WHAT YOU NEED TO DO = Copy each line below without leaving any out.

RECORDED DATA =
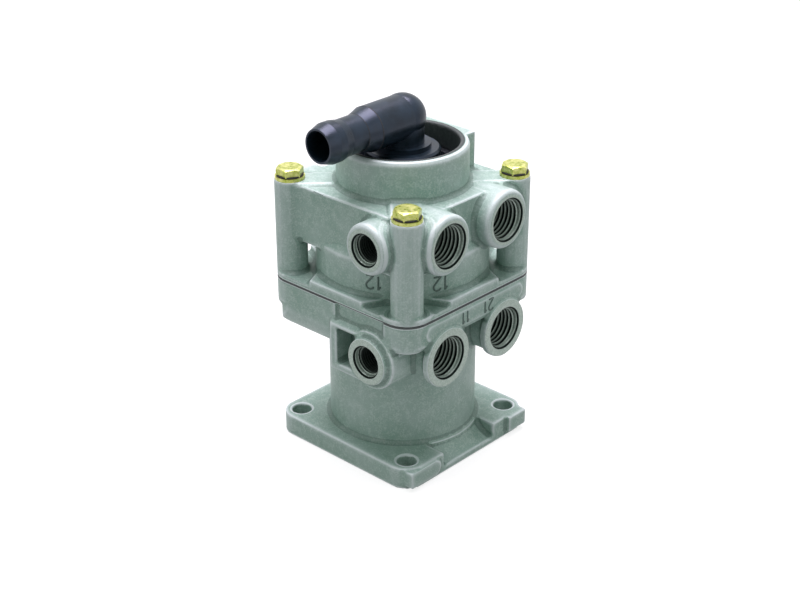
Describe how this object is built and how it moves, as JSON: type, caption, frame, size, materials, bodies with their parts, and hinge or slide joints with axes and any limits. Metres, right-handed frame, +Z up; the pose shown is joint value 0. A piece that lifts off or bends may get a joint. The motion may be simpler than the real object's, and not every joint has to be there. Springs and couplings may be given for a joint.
{
  "type": "foot brake valve",
  "caption": "Dual-circuit foot brake valve: two stacked cast housings on a square flange, threaded ports on two sides, push-rod plunger below, swivelling exhaust elbow on top.",
  "frame": {"origin": "centre of the mounting flange's underside, midway between the four mounting holes", "axes": "+Z up along the valve's axis to the exhaust, +X to the face with the four large ports, -Y to the face with the two small ports"},
  "size_m": [0.105, 0.1123, 0.1968],
  "materials": {
    "cast_alloy": "matte die casting",
    "yellow_zinc": "yellow passivated zinc",
    "black_plastic": "satin moulding",
    "rubber": "plain",
    "spring_steel": "bright drawn wire",
    "ring_steel": "oiled spring steel",
    "plunger_steel": "turned",
    "turned_alloy": "turned"
  },
  "bodies": {
    "housing": {"mounting_flange": "cast_alloy", "lower_neck": "cast_alloy", "lower_waist": "cast_alloy", "lower_housing": "cast_alloy", "lower_port_bosses": "cast_alloy", "lower_side_port": "cast_alloy", "upper_housing": "cast_alloy", "upper_port_bosses": "cast_alloy", "upper_side_port": "cast_alloy", "housing_bolts": "yellow_zinc", "bolt_washers": "yellow_zinc", "joint_o_ring": "rubber", "exhaust_cap": "black_plastic", "exhaust_cap_o_ring": "rubber", "exhaust_circlip": "ring_steel", "plunger_guide": "turned_alloy", "plunger_guide_circlip": "ring_steel", "plunger_wiper": "rubber", "primary_return_spring": "spring_steel", "primary_valve_spring": "spring_steel", "primary_valve_guide": "turned_alloy", "primary_guide_circlip": "ring_steel", "primary_guide_o_ring": "rubber", "relay_return_spring": "spring_steel", "secondary_valve_spring": "spring_steel", "secondary_valve_guide": "turned_alloy", "secondary_guide_circlip": "ring_steel", "secondary_guide_o_ring": "rubber"},
    "plunger": {"plunger": "plunger_steel"},
    "primary_piston": {"primary_piston": "turned_alloy", "primary_piston_o_ring": "rubber", "graduating_spring": "spring_steel"},
    "primary_valve": {"primary_valve": "turned_alloy", "primary_valve_face": "rubber"},
    "relay_piston": {"relay_piston": "turned_alloy", "relay_piston_o_ring": "rubber"},
    "secondary_valve": {"secondary_valve": "turned_alloy", "secondary_valve_face": "rubber"},
    "elbow": {"exhaust_elbow": "black_plastic", "elbow_o_ring": "rubber"}
  },
  "joints": [
    {"name": "plunger_slide", "type": "slide", "parent": "housing", "child": "plunger", "axis": [0, 0, 1], "range_m": [0, 0.01], "stiffness_N_per_m": 20000, "springref_m": -0.002, "deforming": ["graduating_spring"]},
    {"name": "primary_piston_slide", "type": "slide", "parent": "housing", "child": "primary_piston", "axis": [0, 0, 1], "range_m": [0, 0.0025], "deforming": ["primary_return_spring"]},
    {"name": "primary_valve_slide", "type": "slide", "parent": "housing", "child": "primary_valve", "axis": [0, 0, 1], "range_m": [0, 0.0015], "deforming": ["primary_valve_spring"]},
    {"name": "relay_piston_slide", "type": "slide", "parent": "housing", "child": "relay_piston", "axis": [0, 0, 1], "range_m": [0, 0.0025], "deforming": ["relay_return_spring"]},
    {"name": "secondary_valve_slide", "type": "slide", "parent": "housing", "child": "secondary_valve", "axis": [0, 0, 1], "range_m": [0, 0.0015], "deforming": ["secondary_valve_spring"]},
    {"name": "elbow_swivel", "type": "hinge", "parent": "housing", "child": "elbow", "pos_m": [0, 0, 0.1845], "axis": [0, 0, 1], "continuous": true}
  ],
  "couplings": [
    {"joint": "primary_piston_slide", "follows": "plunger_slide", "ratio": 0.25},
    {"joint": "primary_valve_slide", "follows": "plunger_slide", "ratio": 0.15},
    {"joint": "relay_piston_slide", "follows": "plunger_slide", "ratio": 0.25},
    {"joint": "secondary_valve_slide", "follows": "plunger_slide", "ratio": 0.15}
  ]
}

EXERCISE RESPONSE =
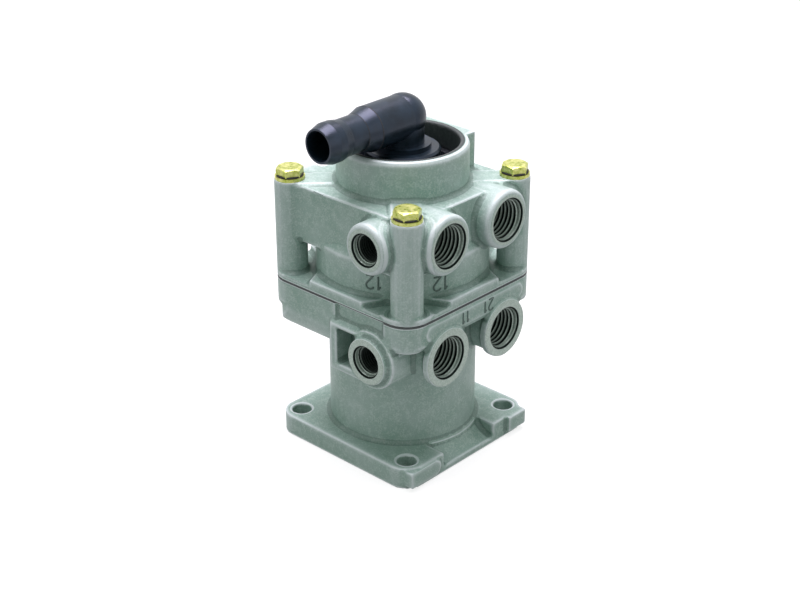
Describe how this object is built and how it moves, as JSON: type, caption, frame, size, materials, bodies with their parts, and hinge or slide joints with axes and any limits. Metres, right-handed frame, +Z up; the pose shown is joint value 0. A piece that lifts off or bends may get a joint. The motion may be simpler than the real object's, and not every joint has to be there. Springs and couplings may be given for a joint.
{
  "type": "foot brake valve",
  "caption": "Dual-circuit foot brake valve: two stacked cast housings on a square flange, threaded ports on two sides, push-rod plunger below, swivelling exhaust elbow on top.",
  "frame": {"origin": "centre of the mounting flange's underside, midway between the four mounting holes", "axes": "+Z up along the valve's axis to the exhaust, +X to the face with the four large ports, -Y to the face with the two small ports"},
  "size_m": [0.105, 0.1123, 0.1968],
  "materials": {
    "cast_alloy": "matte die casting",
    "yellow_zinc": "yellow passivated zinc",
    "black_plastic": "satin moulding",
    "rubber": "plain",
    "spring_steel": "bright drawn wire",
    "ring_steel": "oiled spring steel",
    "plunger_steel": "turned",
    "turned_alloy": "turned"
  },
  "bodies": {
    "housing": {"mounting_flange": "cast_alloy", "lower_neck": "cast_alloy", "lower_waist": "cast_alloy", "lower_housing": "cast_alloy", "lower_port_bosses": "cast_alloy", "lower_side_port": "cast_alloy", "upper_housing": "cast_alloy", "upper_port_bosses": "cast_alloy", "upper_side_port": "cast_alloy", "housing_bolts": "yellow_zinc", "bolt_washers": "yellow_zinc", "joint_o_ring": "rubber", "exhaust_cap": "black_plastic", "exhaust_cap_o_ring": "rubber", "exhaust_circlip": "ring_steel", "plunger_guide": "turned_alloy", "plunger_guide_circlip": "ring_steel", "plunger_wiper": "rubber", "primary_return_spring": "spring_steel", "primary_valve_spring": "spring_steel", "primary_valve_guide": "turned_alloy", "primary_guide_circlip": "ring_steel", "primary_guide_o_ring": "rubber", "relay_return_spring": "spring_steel", "secondary_valve_spring": "spring_steel", "secondary_valve_guide": "turned_alloy", "secondary_guide_circlip": "ring_steel", "secondary_guide_o_ring": "rubber"},
    "plunger": {"plunger": "plunger_steel"},
    "primary_piston": {"primary_piston": "turned_alloy", "primary_piston_o_ring": "rubber", "graduating_spring": "spring_steel"},
    "primary_valve": {"primary_valve": "turned_alloy", "primary_valve_face": "rubber"},
    "relay_piston": {"relay_piston": "turned_alloy", "relay_piston_o_ring": "rubber"},
    "secondary_valve": {"secondary_valve": "turned_alloy", "secondary_valve_face": "rubber"},
    "elbow": {"exhaust_elbow": "black_plastic", "elbow_o_ring": "rubber"}
  },
  "joints": [
    {"name": "plunger_slide", "type": "slide", "parent": "housing", "child": "plunger", "axis": [0, 0, 1], "range_m": [0, 0.01], "stiffness_N_per_m": 20000, "springref_m": -0.002, "deforming": ["graduating_spring"]},
    {"name": "primary_piston_slide", "type": "slide", "parent": "housing", "child": "primary_piston", "axis": [0, 0, 1], "range_m": [0, 0.0025], "deforming": ["primary_return_spring"]},
    {"name": "primary_valve_slide", "type": "slide", "parent": "housing", "child": "primary_valve", "axis": [0, 0, 1], "range_m": [0, 0.0015], "deforming": ["primary_valve_spring"]},
    {"name": "relay_piston_slide", "type": "slide", "parent": "housing", "child": "relay_piston", "axis": [0, 0, 1], "range_m": [0, 0.0025], "deforming": ["relay_return_spring"]},
    {"name": "secondary_valve_slide", "type": "slide", "parent": "housing", "child": "secondary_valve", "axis": [0, 0, 1], "range_m": [0, 0.0015], "deforming": ["secondary_valve_spring"]},
    {"name": "elbow_swivel", "type": "hinge", "parent": "housing", "child": "elbow", "pos_m": [0, 0, 0.1845], "axis": [0, 0, 1], "continuous": true}
  ],
  "couplings": [
    {"joint": "primary_piston_slide", "follows": "plunger_slide", "ratio": 0.25},
    {"joint": "primary_valve_slide", "follows": "plunger_slide", "ratio": 0.15},
    {"joint": "relay_piston_slide", "follows": "plunger_slide", "ratio": 0.25},
    {"joint": "secondary_valve_slide", "follows": "plunger_slide", "ratio": 0.15}
  ]
}